Workers in Denmark, along with many other European countries, are still legally entitled to five weeks of paid vacation. Danish workers additionally have nine paid holidays, making a total of 34 guaranteed paid days off per year.
For those of you scoring at home, that is 34 more days of guaranteed paid days off per year than working people in the United States.
Denmark’s 34 paid days off are not exceptional; it is in the middle of the pack among European Union countries. Among the countries comprising the Organisation for Economic Co-operation and Development (OECD), the club of the world’s advanced capitalist countries and biggest developing countries, Denmark is one of seven countries where workers are guaranteed 25 or more vacation days per year, Another 25 mandate at least 20 days. Each of those countries also mandate anywhere from eight to 15 paid holidays.
Among the 42 countries that are members of the OECD and/or the European Union, there is only one country with zero paid days of vacation or holiday under the law — the United States. Among those countries, only two — Turkey and the United States — have no holidays with mandatory pay. So when we add up the two columns, the country that stands out is the U.S., with precisely zero annual days of mandatory paid time off. Next worse are Turkey (12), Mexico (13) and Canada (19).

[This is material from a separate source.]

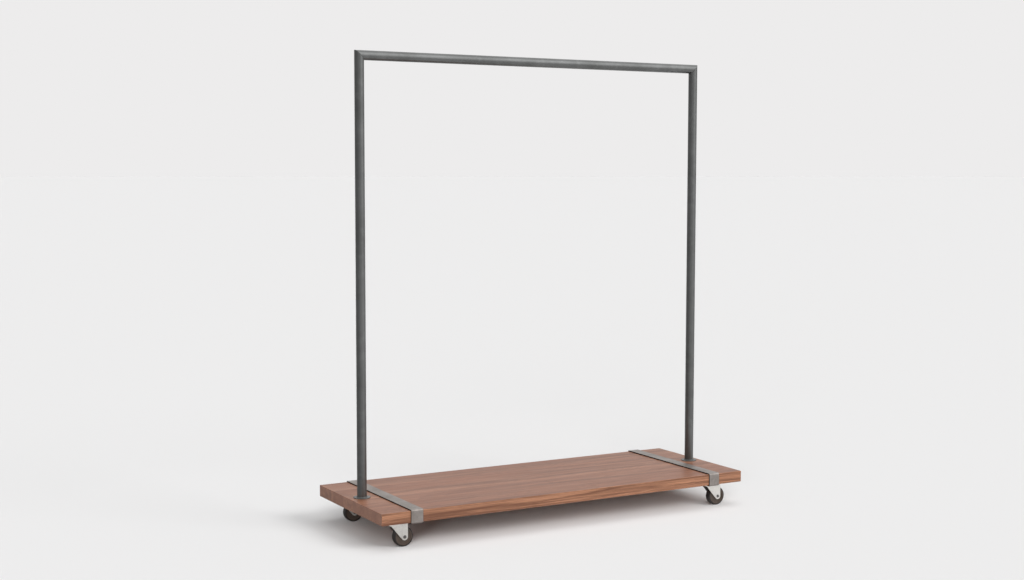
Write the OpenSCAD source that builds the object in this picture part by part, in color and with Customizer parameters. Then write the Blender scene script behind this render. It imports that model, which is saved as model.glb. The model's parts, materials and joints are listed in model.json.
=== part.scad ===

Among the 42 countries surveyed, 34 legally require 28 or more days, led by Austria and Malta (38 each) and another half-dozen with 36.
There are official federal holidays in the United States, but there is no law that says you have to be paid for them. There’s “American exceptionalism” for you.
Of course, the above far from exhausts the list of issues where the U.S. is deficient compared to the rest of the world. For example, here is the list of every country in the world that doesn’t mandate paid maternal leave: Papua New Guinea, the United States. That’s it. By contrast, at least two-thirds of the world’s countries have mandatory maternity pay for at least 14 weeks, according to the International Labour Organization. Many also mandate paternity leave.
How about health care? An amusing graphic making the rounds last year was a world map with one color denoting countries with universal health care and a second color for the one country that had someone who sent an automobile into space. Nonetheless, it is sobering to see just how bad United Statesians have it when it comes to health care. Not only are expenses far greater than in any other country with tens of millions not covered ($1.4 trillion per year in excess costs according to my own calculations), but the U.S. has among the worst outcomes.
A Commonwealth Fund report, for example, found that the U.S. “placed last among 16 high-income, industrialized nations when it comes to deaths that could potentially have been prevented by timely access to effective health care.” The average U.S. lifespan is actually declining and, at the other end, U.S. infants die at a rate 66 percent higher than comparable countries. The U.S. is a country in which 22,000 people die and 700,000 go bankrupt per year as a result of inadequate, or no, health insurance.
And now with the rise of the “gig economy,” more workers can do without minimum-wage or other legal protections. One more capitalist innovation that is the product of U.S. “exceptionalism.”